## What to work on
Present the following data again exactly as it is shown.

## Data lines
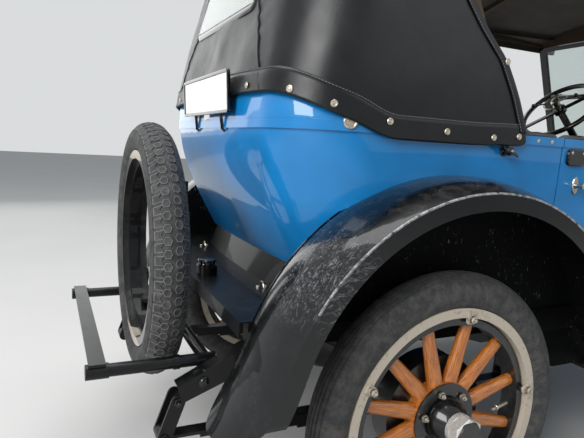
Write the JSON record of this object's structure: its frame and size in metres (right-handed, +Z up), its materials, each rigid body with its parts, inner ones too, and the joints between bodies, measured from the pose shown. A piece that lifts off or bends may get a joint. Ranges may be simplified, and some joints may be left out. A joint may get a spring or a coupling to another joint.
{
  "type": "touring car",
  "caption": "Open five-seat touring car with a fabric top, wood-spoked wheels, spare at the tail and a tubular luggage rack.",
  "frame": {"origin": "on the ground, midway along the length and on the centre line", "axes": "+Z up, the front faces -Y, +X is the car's left side"},
  "size_m": [1.67, 4.3388, 2.009],
  "materials": {
    "body_paint": "gloss enamel",
    "black_enamel": "gloss enamel",
    "lamp_enamel": "gloss enamel",
    "radiator_paint": "satin enamel",
    "chassis_steel": "satin enamel",
    "engine_iron": "rough cast",
    "wheel_steel": "gloss enamel",
    "spoke_wood": "varnished",
    "bow_wood": "oiled",
    "tyre_rubber": "moulded",
    "top_cloth": "coated cloth",
    "seat_leather": "grained",
    "steering_rim": "polished",
    "pane_glass": "clear"
  },
  "bodies": {
    "car": {"frame": "black_enamel", "springs": "chassis_steel", "rear_axle": "chassis_steel", "front_axle": "chassis_steel", "engine": "engine_iron", "body_tub": "body_paint", "cowl": "body_paint", "radiator": "radiator_paint", "seats": "seat_leather", "steering_column": "black_enamel", "windshield_frame": "black_enamel", "windshield_glass": "pane_glass", "top_cover": "top_cloth", "rear_window": "pane_glass", "top_bows": "bow_wood", "front_fenders": "black_enamel", "rear_fenders": "black_enamel", "running_boards": "black_enamel", "rear_apron": "black_enamel", "lamps": "lamp_enamel", "luggage_rack": "black_enamel", "spare_rim": "wheel_steel", "spare_tyre": "tyre_rubber"},
    "knuckle_left": {"knuckle_left": "chassis_steel"},
    "knuckle_right": {"knuckle_right": "chassis_steel"},
    "tie_rod": {"tie_rod": "chassis_steel"},
    "steering_wheel": {"steering_wheel": "steering_rim"},
    "wheel_front_left": {"wheel_wood_front_left": "spoke_wood", "wheel_metal_front_left": "wheel_steel", "tyre_front_left": "tyre_rubber"},
    "wheel_front_right": {"wheel_wood_front_right": "spoke_wood", "wheel_metal_front_right": "wheel_steel", "tyre_front_right": "tyre_rubber"},
    "wheel_rear_left": {"wheel_wood_rear_left": "spoke_wood", "wheel_metal_rear_left": "wheel_steel", "tyre_rear_left": "tyre_rubber"},
    "wheel_rear_right": {"wheel_wood_rear_right": "spoke_wood", "wheel_metal_rear_right": "wheel_steel", "tyre_rear_right": "tyre_rubber"},
    "door_front_left": {"door_front_left": "body_paint"},
    "door_front_right": {"door_front_right": "body_paint"},
    "door_rear_left": {"door_rear_left": "body_paint"},
    "door_rear_right": {"door_rear_right": "body_paint"},
    "hood_left": {"hood_left": "body_paint"},
    "hood_right": {"hood_right": "body_paint"}
  },
  "joints": [
    {"name": "steer_left", "type": "hinge", "parent": "car", "child": "knuckle_left", "pos_m": [0.625, -1.7005, 0.42], "axis": [0, 0, 1], "range_deg": [-30, 30]},
    {"name": "steer_right", "type": "hinge", "parent": "car", "child": "knuckle_right", "pos_m": [-0.625, -1.7005, 0.42], "axis": [0, 0, 1], "range_deg": [-30, 30]},
    {"name": "tie_rod_swing", "type": "hinge", "parent": "knuckle_left", "child": "tie_rod", "pos_m": [0.625, -1.5305, 0.325], "axis": [0, 0, 1], "range_deg": [-30, 30]},
    {"name": "steering_wheel_turn", "type": "hinge", "parent": "car", "child": "steering_wheel", "pos_m": [0.3, -0.3445, 1.437], "axis": [0, 0.7242, 0.6896], "range_deg": [-365, 365]},
    {"name": "spin_front_left", "type": "hinge", "parent": "knuckle_left", "child": "wheel_front_left", "pos_m": [0.708, -1.7005, 0.42], "axis": [1, 0, 0], "continuous": true},
    {"name": "spin_front_right", "type": "hinge", "parent": "knuckle_right", "child": "wheel_front_right", "pos_m": [-0.708, -1.7005, 0.42], "axis": [1, 0, 0], "continuous": true},
    {"name": "spin_rear_left", "type": "hinge", "parent": "car", "child": "wheel_rear_left", "pos_m": [0.708, 1.2455, 0.42], "axis": [1, 0, 0], "continuous": true},
    {"name": "spin_rear_right", "type": "hinge", "parent": "car", "child": "wheel_rear_right", "pos_m": [-0.708, 1.2455, 0.42], "axis": [1, 0, 0], "continuous": true},
    {"name": "door_front_left_swing", "type": "hinge", "parent": "car", "child": "door_front_left", "pos_m": [0.62502, -0.452, 0.95], "axis": [0, 0, -1], "range_deg": [0, 70]},
    {"name": "door_front_right_swing", "type": "hinge", "parent": "car", "child": "door_front_right", "pos_m": [-0.62502, -0.452, 0.95], "axis": [0, 0, 1], "range_deg": [0, 70]},
    {"name": "door_rear_left_swing", "type": "hinge", "parent": "car", "child": "door_rear_left", "pos_m": [0.66604, 0.218, 0.95], "axis": [0, 0, -1], "range_deg": [0, 70]},
    {"name": "door_rear_right_swing", "type": "hinge", "parent": "car", "child": "door_rear_right", "pos_m": [-0.66604, 0.218, 0.95], "axis": [0, 0, 1], "range_deg": [0, 70]},
    {"name": "hood_left_lift", "type": "hinge", "parent": "car", "child": "hood_left", "pos_m": [0, -1.362, 1.1645], "axis": [0, -0.9985, -0.055], "range_deg": [0, 50]},
    {"name": "hood_right_lift", "type": "hinge", "parent": "car", "child": "hood_right", "pos_m": [0, -1.362, 1.1645], "axis": [0, 0.9985, 0.055], "range_deg": [0, 50]}
  ],
  "couplings": [
    {"joint": "steer_right", "follows": "steer_left", "ratio": 1},
    {"joint": "tie_rod_swing", "follows": "steer_left", "ratio": -1},
    {"joint": "steering_wheel_turn", "follows": "steer_left", "ratio": 12}
  ]
}
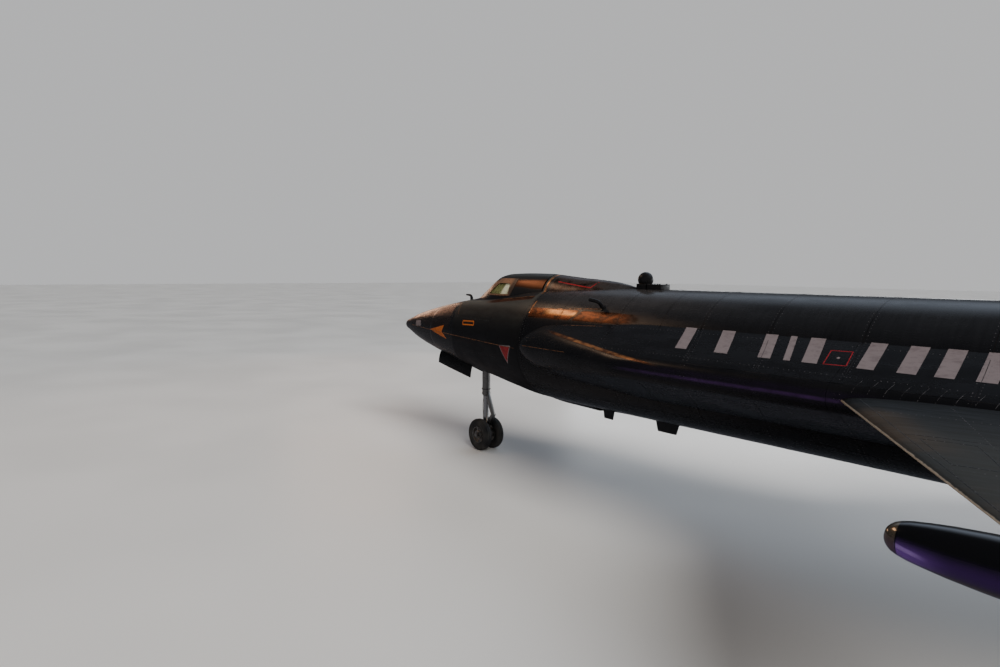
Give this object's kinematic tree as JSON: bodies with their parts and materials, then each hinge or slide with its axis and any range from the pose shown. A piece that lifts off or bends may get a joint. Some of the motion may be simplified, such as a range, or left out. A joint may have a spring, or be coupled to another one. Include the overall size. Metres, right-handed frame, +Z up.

## Exercise solution
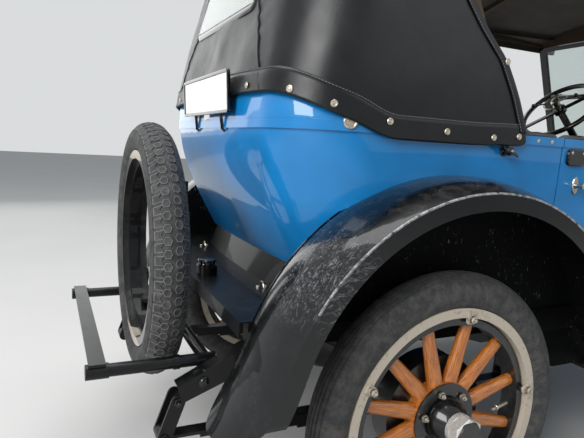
Write the JSON record of this object's structure: its frame and size in metres (right-handed, +Z up), its materials, each rigid body with its parts, inner ones too, and the joints between bodies, measured from the pose shown. A piece that lifts off or bends may get a joint. Ranges may be simplified, and some joints may be left out. A joint may get a spring or a coupling to another joint.
{
  "type": "touring car",
  "caption": "Open five-seat touring car with a fabric top, wood-spoked wheels, spare at the tail and a tubular luggage rack.",
  "frame": {"origin": "on the ground, midway along the length and on the centre line", "axes": "+Z up, the front faces -Y, +X is the car's left side"},
  "size_m": [1.67, 4.3388, 2.009],
  "materials": {
    "body_paint": "gloss enamel",
    "black_enamel": "gloss enamel",
    "lamp_enamel": "gloss enamel",
    "radiator_paint": "satin enamel",
    "chassis_steel": "satin enamel",
    "engine_iron": "rough cast",
    "wheel_steel": "gloss enamel",
    "spoke_wood": "varnished",
    "bow_wood": "oiled",
    "tyre_rubber": "moulded",
    "top_cloth": "coated cloth",
    "seat_leather": "grained",
    "steering_rim": "polished",
    "pane_glass": "clear"
  },
  "bodies": {
    "car": {"frame": "black_enamel", "springs": "chassis_steel", "rear_axle": "chassis_steel", "front_axle": "chassis_steel", "engine": "engine_iron", "body_tub": "body_paint", "cowl": "body_paint", "radiator": "radiator_paint", "seats": "seat_leather", "steering_column": "black_enamel", "windshield_frame": "black_enamel", "windshield_glass": "pane_glass", "top_cover": "top_cloth", "rear_window": "pane_glass", "top_bows": "bow_wood", "front_fenders": "black_enamel", "rear_fenders": "black_enamel", "running_boards": "black_enamel", "rear_apron": "black_enamel", "lamps": "lamp_enamel", "luggage_rack": "black_enamel", "spare_rim": "wheel_steel", "spare_tyre": "tyre_rubber"},
    "knuckle_left": {"knuckle_left": "chassis_steel"},
    "knuckle_right": {"knuckle_right": "chassis_steel"},
    "tie_rod": {"tie_rod": "chassis_steel"},
    "steering_wheel": {"steering_wheel": "steering_rim"},
    "wheel_front_left": {"wheel_wood_front_left": "spoke_wood", "wheel_metal_front_left": "wheel_steel", "tyre_front_left": "tyre_rubber"},
    "wheel_front_right": {"wheel_wood_front_right": "spoke_wood", "wheel_metal_front_right": "wheel_steel", "tyre_front_right": "tyre_rubber"},
    "wheel_rear_left": {"wheel_wood_rear_left": "spoke_wood", "wheel_metal_rear_left": "wheel_steel", "tyre_rear_left": "tyre_rubber"},
    "wheel_rear_right": {"wheel_wood_rear_right": "spoke_wood", "wheel_metal_rear_right": "wheel_steel", "tyre_rear_right": "tyre_rubber"},
    "door_front_left": {"door_front_left": "body_paint"},
    "door_front_right": {"door_front_right": "body_paint"},
    "door_rear_left": {"door_rear_left": "body_paint"},
    "door_rear_right": {"door_rear_right": "body_paint"},
    "hood_left": {"hood_left": "body_paint"},
    "hood_right": {"hood_right": "body_paint"}
  },
  "joints": [
    {"name": "steer_left", "type": "hinge", "parent": "car", "child": "knuckle_left", "pos_m": [0.625, -1.7005, 0.42], "axis": [0, 0, 1], "range_deg": [-30, 30]},
    {"name": "steer_right", "type": "hinge", "parent": "car", "child": "knuckle_right", "pos_m": [-0.625, -1.7005, 0.42], "axis": [0, 0, 1], "range_deg": [-30, 30]},
    {"name": "tie_rod_swing", "type": "hinge", "parent": "knuckle_left", "child": "tie_rod", "pos_m": [0.625, -1.5305, 0.325], "axis": [0, 0, 1], "range_deg": [-30, 30]},
    {"name": "steering_wheel_turn", "type": "hinge", "parent": "car", "child": "steering_wheel", "pos_m": [0.3, -0.3445, 1.437], "axis": [0, 0.7242, 0.6896], "range_deg": [-365, 365]},
    {"name": "spin_front_left", "type": "hinge", "parent": "knuckle_left", "child": "wheel_front_left", "pos_m": [0.708, -1.7005, 0.42], "axis": [1, 0, 0], "continuous": true},
    {"name": "spin_front_right", "type": "hinge", "parent": "knuckle_right", "child": "wheel_front_right", "pos_m": [-0.708, -1.7005, 0.42], "axis": [1, 0, 0], "continuous": true},
    {"name": "spin_rear_left", "type": "hinge", "parent": "car", "child": "wheel_rear_left", "pos_m": [0.708, 1.2455, 0.42], "axis": [1, 0, 0], "continuous": true},
    {"name": "spin_rear_right", "type": "hinge", "parent": "car", "child": "wheel_rear_right", "pos_m": [-0.708, 1.2455, 0.42], "axis": [1, 0, 0], "continuous": true},
    {"name": "door_front_left_swing", "type": "hinge", "parent": "car", "child": "door_front_left", "pos_m": [0.62502, -0.452, 0.95], "axis": [0, 0, -1], "range_deg": [0, 70]},
    {"name": "door_front_right_swing", "type": "hinge", "parent": "car", "child": "door_front_right", "pos_m": [-0.62502, -0.452, 0.95], "axis": [0, 0, 1], "range_deg": [0, 70]},
    {"name": "door_rear_left_swing", "type": "hinge", "parent": "car", "child": "door_rear_left", "pos_m": [0.66604, 0.218, 0.95], "axis": [0, 0, -1], "range_deg": [0, 70]},
    {"name": "door_rear_right_swing", "type": "hinge", "parent": "car", "child": "door_rear_right", "pos_m": [-0.66604, 0.218, 0.95], "axis": [0, 0, 1], "range_deg": [0, 70]},
    {"name": "hood_left_lift", "type": "hinge", "parent": "car", "child": "hood_left", "pos_m": [0, -1.362, 1.1645], "axis": [0, -0.9985, -0.055], "range_deg": [0, 50]},
    {"name": "hood_right_lift", "type": "hinge", "parent": "car", "child": "hood_right", "pos_m": [0, -1.362, 1.1645], "axis": [0, 0.9985, 0.055], "range_deg": [0, 50]}
  ],
  "couplings": [
    {"joint": "steer_right", "follows": "steer_left", "ratio": 1},
    {"joint": "tie_rod_swing", "follows": "steer_left", "ratio": -1},
    {"joint": "steering_wheel_turn", "follows": "steer_left", "ratio": 12}
  ]
}
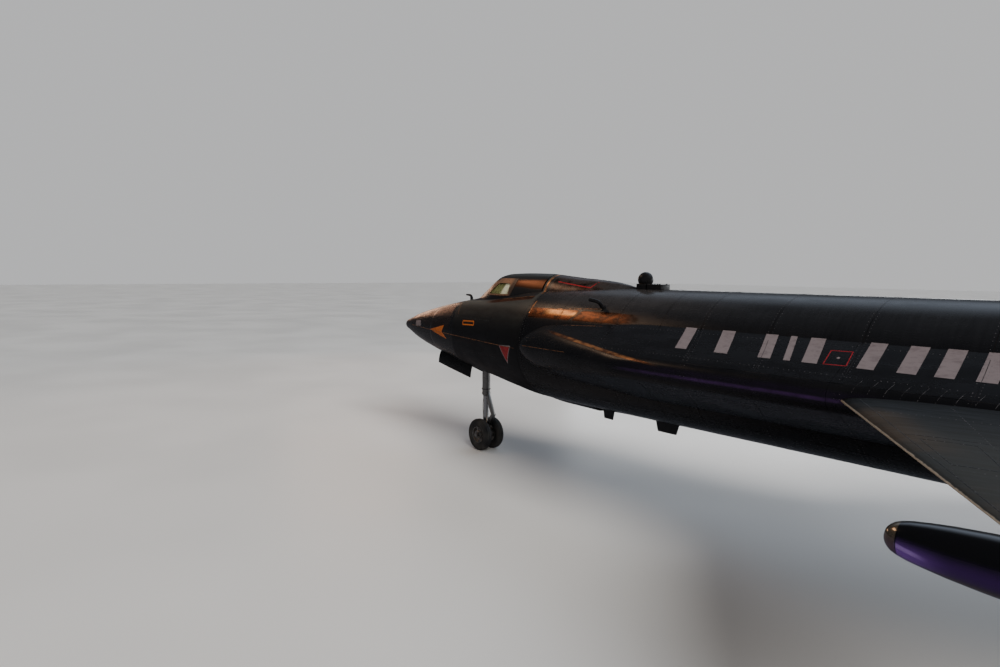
Give this object's kinematic tree as JSON: bodies with their parts and materials, then each hinge or slide with its axis and any range from the pose shown. A piece that lifts off or bends may get a joint. Some of the motion may be simplified, such as a range, or left out. A joint may have a spring, or be coupled to another one. Include the overall size. Metres, right-handed frame, +Z up.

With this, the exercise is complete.